The administration of the oil company Karazhanbasmunai did not meet the demands of trade unions and even the oil industry did not want to carry out further negotiations. Instead, with the involvement of local authorities and security forces, the administration tried to break the strike several times, which resulted in massive clashes between protesters and security forces. The similar situation was observed with Ozenmunaigas and Ersai Caspian Contractor companies (Italian holding ENI is the co-owner of the last one), when workers of those companies decided to support their colleagues from Karazhanbasmunai.

In the context of understanding the causes and consequences of these developments, it is necessary to draw attention to two points. Firstly, it is the reaction of national and local authorities. Secondly, the reaction of citizens from other regions of Kazakhstan, recorded in the results of opinion polls and comments in the materials related to the strikes on information portals and social networks.

As for the reaction of the authorities, at first glance it can be surprising how rigid and bias their position was. Neither the government nor the federation of trade unions or the Ministry of Oil and Gas, or the Ministry of Labor and Social Policy did not try to act as a mediator in this conflict, by which they aggravated the situation in the region and exacerbated social tensions. It is even more strange that both the state and local government protected exclusively the interests of employers and completely ignored the opinion of the workers, who are also the most numerous voters.

But the situation is starting to be a little clearer, if you look at those whose interests are represented in the employing company. Since 2007, the co-owners Karazhanbasmunai have been the company Kazmunaigas, which is in 100% controlled by the Kazakhstan Holding for Management of State Assets “SK”, and China’s state investment company CITIC Group. If we consider that China was one of the few sources of financing of Kazakhstani economy in the crisis year 2009, and that the activities of local government bodies depend heavily on Chinese sponsorship and local investments (which form 30% to 50% of the regional budget), then  possible motives for the local and national governments are becoming clearer.

Probably an important role in suppressing conflict by security forces plays also reluctance on the part of President Nazarbayev and his son and a possible successor Timur Kulibayev (who is also the Chairman of the Board of Directors of KazMunaiGas and the Chairman of the Board of SK) to allow the creation of an environment in which this organized professional protest can be politicized and may contribute to the emergence of competing political forces. Given his advanced age, as well as the latest information about the deteriorating health of President Nursultan Nazarbayev (which provokes a revival among the potential candidates to replace him), this factor must also be considered.

However, his authoritarian style of government, as well as inherent censorship and limitations of any independent social activity, can have dire consequences, which are not always immediately apparent and even more so – are not always predictable. In particular, we are talking about strengthening the split in the non-monolithic Kazakh society in the area of regional, ethnic and social discrimination, as illustrated by the response of citizens from other parts of the country to the events in western Kazakhstan.

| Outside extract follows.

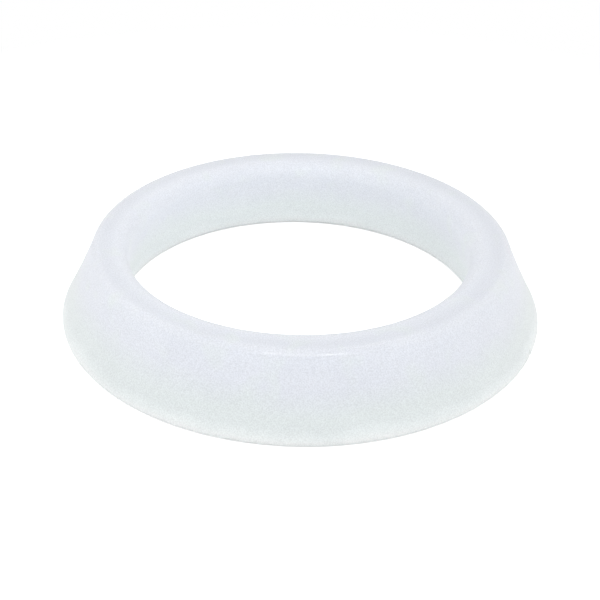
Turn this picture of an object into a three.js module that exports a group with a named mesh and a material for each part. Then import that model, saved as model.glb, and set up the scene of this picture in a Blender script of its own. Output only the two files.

Thus, according to a study conducted in major cities of Kazakhstan by the Institute for Policy-making (July 2011), about 30% of respondents reported indifference to the question of how they relate to strikes of oil workers. And nearly 30% said that the salaries of oil workers and so are quite high and their protests are groundless, and 20.5% of respondents believe the protests are a “dangerous precedent that could serve as a role model.” The most skeptical toward the protesters were residents of the eastern regions and the capital of Kazakhstan, while the most supportive  were those from the western regions.

At the same time, according to the analysis of critical reviews of protesters in the featured articles on the Internet, most critics did not even know / do not take into account the fact that the western region of Kazakhstan, which is the most conservative, religious, and has its own specifics. Most of the families have many children, the wives in these families do not work, and the father has to  provide for 3-5 other family member. Also, in the western part of Kazakhstan, where industry is more developed, the products are significantly more expensive than in the eastern part of the country (where agriculture is more developed).

The lack of understanding between different regions of Kazakhstan widens the gap between them and contributes to the radicalization of their western part. This year there have been two explosions near government buildings (one – in the western city of Aktobe, where a suicide bomber blew up, the second one – at the building of the National Security Committee in Astana). Such trends in the long term may threaten the growth of terrorism and separatism, which were not typical for Kazakhstan.

The protests of Kazakh oil industry workers, when considered in the context of regional specifics as well as political and economic processes in the country, speak for themselves. But the more so, they pose questions to anyone who wants to live in this country, whether to invest in it and cooperate with it.